> [Task to complete] Exactly reproduce each line of the listing that follows.

[begin Dataset excerpt]

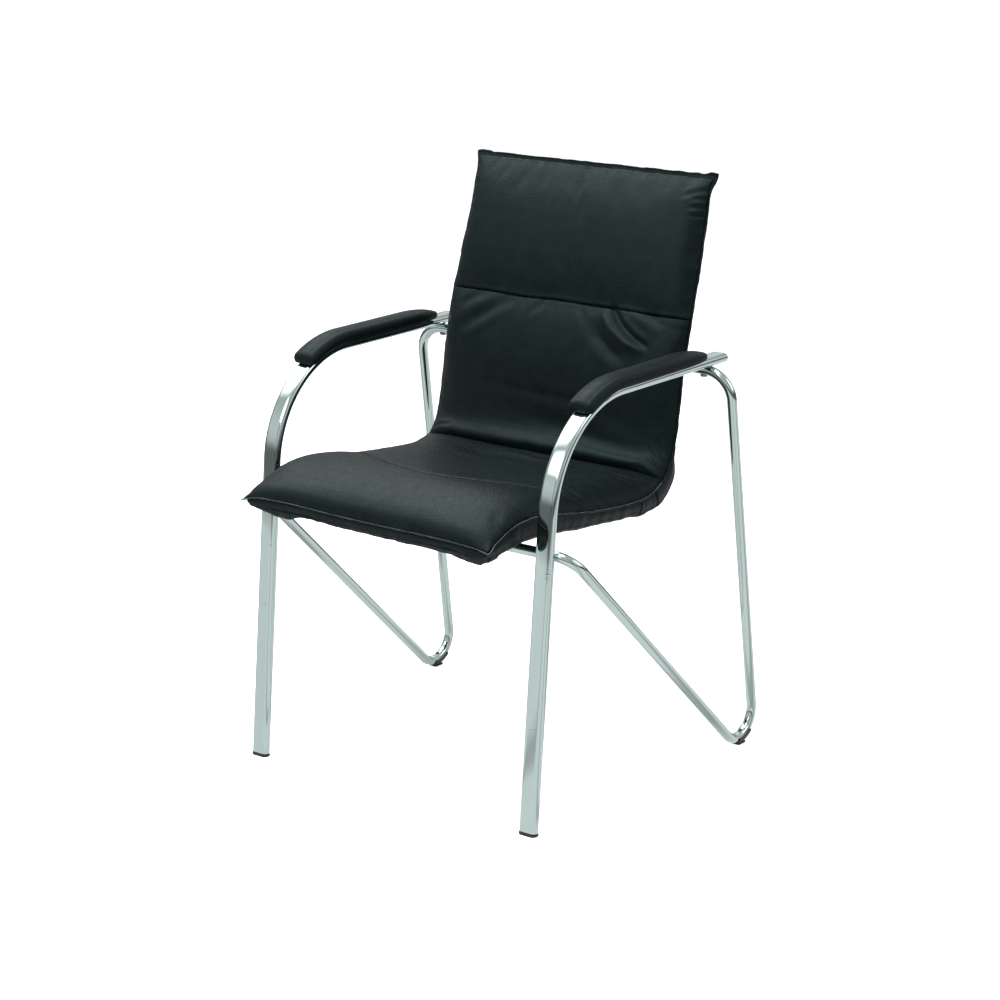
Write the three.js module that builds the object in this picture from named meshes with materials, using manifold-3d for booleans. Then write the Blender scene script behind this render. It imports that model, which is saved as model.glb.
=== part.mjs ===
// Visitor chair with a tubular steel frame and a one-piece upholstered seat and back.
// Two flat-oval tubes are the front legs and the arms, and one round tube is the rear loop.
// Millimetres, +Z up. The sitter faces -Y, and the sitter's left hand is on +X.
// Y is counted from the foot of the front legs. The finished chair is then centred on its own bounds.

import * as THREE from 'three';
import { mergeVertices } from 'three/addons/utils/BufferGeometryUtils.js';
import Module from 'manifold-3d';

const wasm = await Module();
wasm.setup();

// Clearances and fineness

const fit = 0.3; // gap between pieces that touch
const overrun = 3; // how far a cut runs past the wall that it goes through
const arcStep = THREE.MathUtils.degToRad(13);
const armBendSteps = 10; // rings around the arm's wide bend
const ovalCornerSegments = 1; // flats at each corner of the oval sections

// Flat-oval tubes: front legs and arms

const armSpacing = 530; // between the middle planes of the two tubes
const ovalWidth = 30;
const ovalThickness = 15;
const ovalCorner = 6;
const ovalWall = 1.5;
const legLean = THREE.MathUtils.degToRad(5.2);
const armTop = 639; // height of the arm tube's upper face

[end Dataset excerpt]

> [Reply to the task]
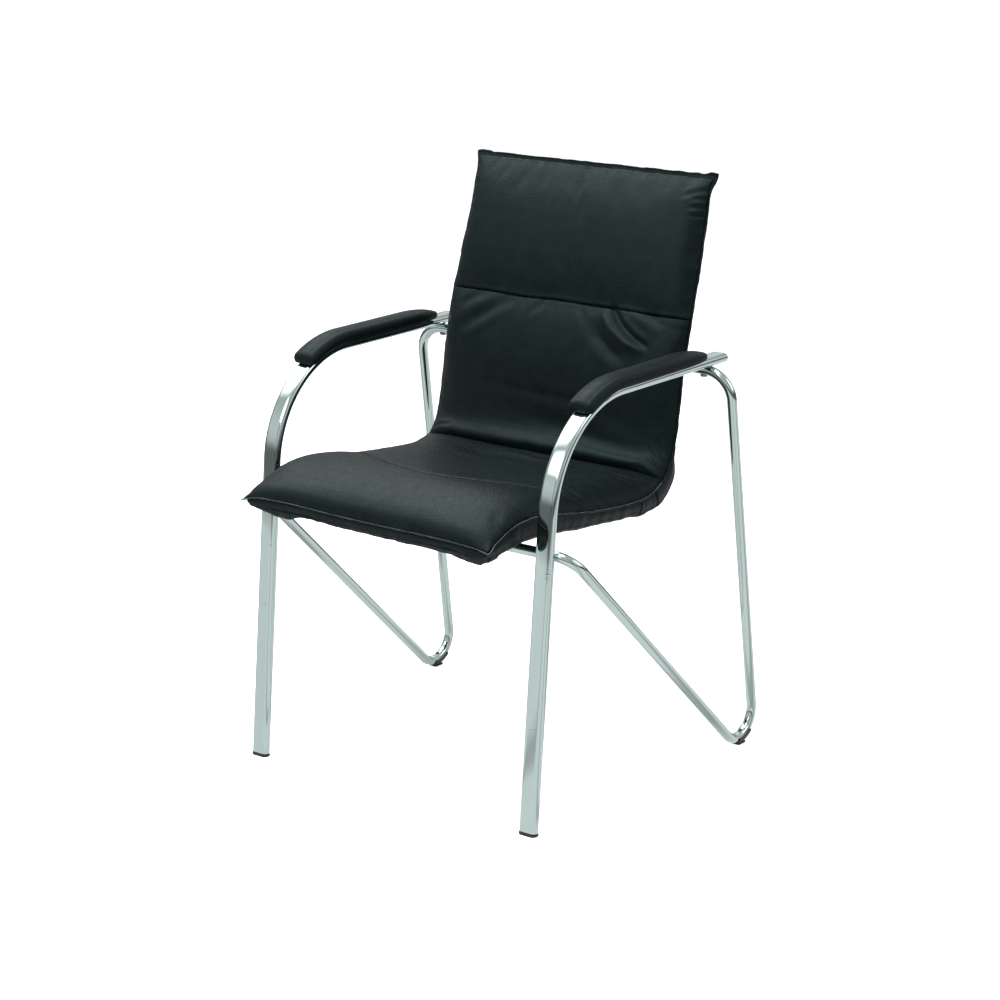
Write the three.js module that builds the object in this picture from named meshes with materials, using manifold-3d for booleans. Then write the Blender scene script behind this render. It imports that model, which is saved as model.glb.
=== part.mjs ===
// Visitor chair with a tubular steel frame and a one-piece upholstered seat and back.
// Two flat-oval tubes are the front legs and the arms, and one round tube is the rear loop.
// Millimetres, +Z up. The sitter faces -Y, and the sitter's left hand is on +X.
// Y is counted from the foot of the front legs. The finished chair is then centred on its own bounds.

import * as THREE from 'three';
import { mergeVertices } from 'three/addons/utils/BufferGeometryUtils.js';
import Module from 'manifold-3d';

const wasm = await Module();
wasm.setup();

// Clearances and fineness

const fit = 0.3; // gap between pieces that touch
const overrun = 3; // how far a cut runs past the wall that it goes through
const arcStep = THREE.MathUtils.degToRad(13);
const armBendSteps = 10; // rings around the arm's wide bend
const ovalCornerSegments = 1; // flats at each corner of the oval sections

// Flat-oval tubes: front legs and arms

const armSpacing = 530; // between the middle planes of the two tubes
const ovalWidth = 30;
const ovalThickness = 15;
const ovalCorner = 6;
const ovalWall = 1.5;
const legLean = THREE.MathUtils.degToRad(5.2);
const armTop = 639; // height of the arm tube's upper face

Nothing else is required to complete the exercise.